Racism and prejudice are still significant issues in Scotland, and represent a disproportionate amount of the hate crime cases dealt with through the Scottish criminal justice system. CRER
These are serious concerns for a small nation which has become visibly more diverse since that first Open Space event a decade ago. Although only four per cent of people are from minority ethnic groups in Scotland – compared with fourteen per cent in the rest of the UK – that’s double the number of the 2001 Census. In Glasgow it’s twelve per cent compared with Edinburgh’s eight per cent and Dundee’s six per cent.
If you are lucky enough to live in or near a multicultural part of the city you will enjoy the colour, aromas and vitality of the streets and cafes – you can travel the world without leaving Leith, or even strolling very far down Leith Walk. But that’s not to ignore the challenges for communities and social workers in an age of funding cuts and shrinking public services. Even the most innovative community enterprises find it hard to keep going with severely reduced council funding.
Ours seems to be a staunchly European capital – while Edinburgh voted 74% for the EU, Edinburgh North and Leith voted 78% to Remain. Yet, reading the humbling stories of voluntary groups working hard to assist integration, I am shocked to see one Polish support group refer to the high suicide rate among Polish people in Scotland.
What is to be done?
What, then. should be our response to individual stories of hate crimes and abuse? The event, hosted by Labour councillors, was attended by our local SNP MSP, Ben Macpherson, and Greens (for all I know there were LibDem and Tory voters in the workshops too).
So we can start by lobbying both Scottish Government and the Labour/SNP led City Council to find cross-party ways of supporting and funding ethnic minority groups in their heroic work. (We might also reinstate the multilingual welcome in the Scottish Parliament which is now restricted to English and Gaelic – although there are more Polish than Gaelic speakers in today’s Scotland). And then it’s up to each and everyone of us to keep eyes, ears and minds open to the great opportunity of social and cultural integration.
Featured image: Sikh Pipe Band from Malaysia on visit to Edinburgh (courtesy Punjabi Junction).
Mrs S says
Thank you Fay for having this space to highlight what is manifesting around us in the place we call home.
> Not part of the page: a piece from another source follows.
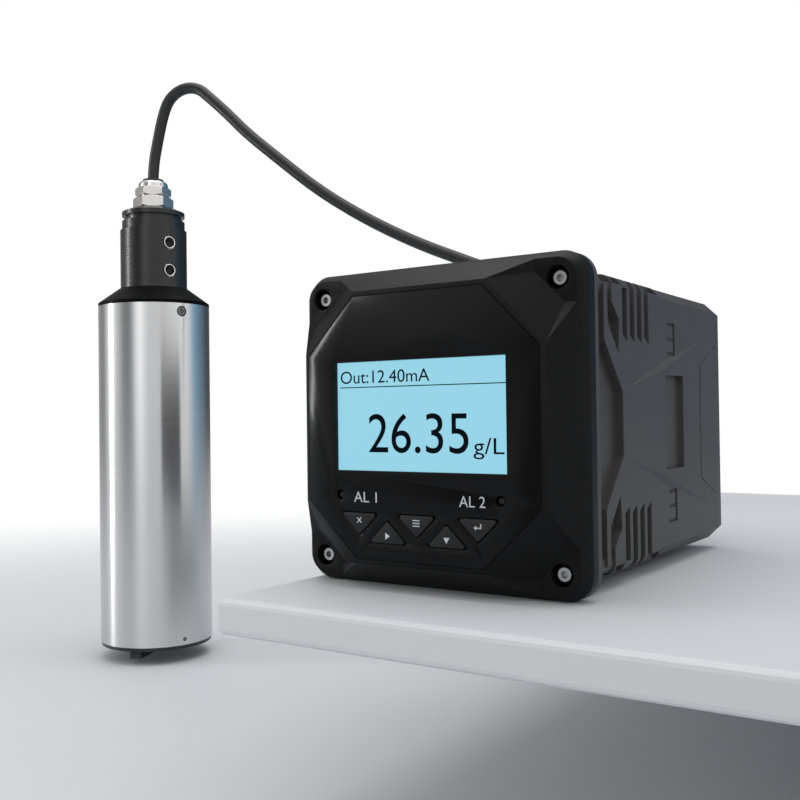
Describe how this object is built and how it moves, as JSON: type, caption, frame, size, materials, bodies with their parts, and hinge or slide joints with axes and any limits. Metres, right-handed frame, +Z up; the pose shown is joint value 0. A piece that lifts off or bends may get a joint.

We are all aware that there are more welcoming faces and voices than the negative ones but it still hurts especially when you think and feel the same as anyone living in Leith. We shall continue to stand up to the ‘bullies’ !
Fay Young says
Thank you Mrs S 🙂
I’ve just been to interesting event called Refugee Voices. Many people, including established members of the BME community, described Scotland as a welcoming place. But the refugees themselves describe the real difficulties they face integrating into work and study. One of them in particular said he wasn’t looking for money, he just needed support to stand on his own two feet. That had a familiar ring! I think the city council and parliament have parts to play in co-ordinating support services – and providing funding where it is needed.
D. Stewart says
The point being that Scotland is not any more or less welcoming than any other part of the UK. There is no reason why it should be, educationally, socially, culturally it is indistinguishable from any other region of these islands and only those who would try to drive wedges between us would claim otherwise. Sanctimonious assumptions of moral superiority are based simply on the fact that Scotalnd has and continues to have a lower pressure of immigration than other parts of the UK and so can afford to think of itself generally as ‘nicer’ to the immigrants….unless you happen to live in an area such as Govenhill of course. I speak as the husband of an East European immigrant who lived in Southern England and Glasgow, the attitudes of the ‘locals’ are just the same.
Ian Watson says
Thanks for highlighting this issue Fay. Across the city in Currie we have also had reason to alert the community to incidents of racial bullying. See the text of the petition we are circulating below:
On 16 September 2016 two valued residents of our community, Nandini Sen Roy and Arnab Bhattacharjee were subjected to racial harassment by four white youths. They taunted the couple with abusive language and gestures: shouting ‘go back home’; and they took pictures of Nandini on their mobile. The couple have been deeply traumatised by this incident. This racist harassment is intimidating and completely unacceptable. It is also out of character for Currie. We the undersigned reject racism and bullying of any kind and call for continued unity in our community. Please also show your support by joining our short demo on Saturday 17th Dec at 2 pm at the Scotmid in Currie.
Fay Young says
Thank you Ian, this is distressing news and good to hear Currie communities are taking positive action.
I wonder what more we can do both as individuals and collectively to foster a feeling of neighbourliness? I was very struck by the gap between rhetoric and reality at a recent event I attended.
It is great to hear politicians of all parties speaking with one voice – refugees and immigrants are both needed and welcome in Scotland – yet the refugees themselves speak of considerable difficulties in being able to settle in and feel they belong here – difficulties in getting work, housing, access to health care and language classes. Yet when statutory bodies arrive to provide support and protection, refugees and immigrant communities become all the more visibly ‘different’ and perhaps seen as privileged by other communities who feel isolated and abandoned by politics and public services. How do we close the gap between warm rhetoric and chilly reality for all communities?
Andrew Anderson says
Why was the community policewoman “working with” the victims rather than trying to catch the perpetrators, whose criminal behaviour she seemed to want to excuse?
Also, I’m a little concerned by some of the no doubt well-meaning language used about members of “ethnic minority communities”. Are they all more colourful and vibrant than the rest of the population? Can’t they just be their diverse selves, which will include people who dress and behave in the rather drab way affected by most people in Scotland?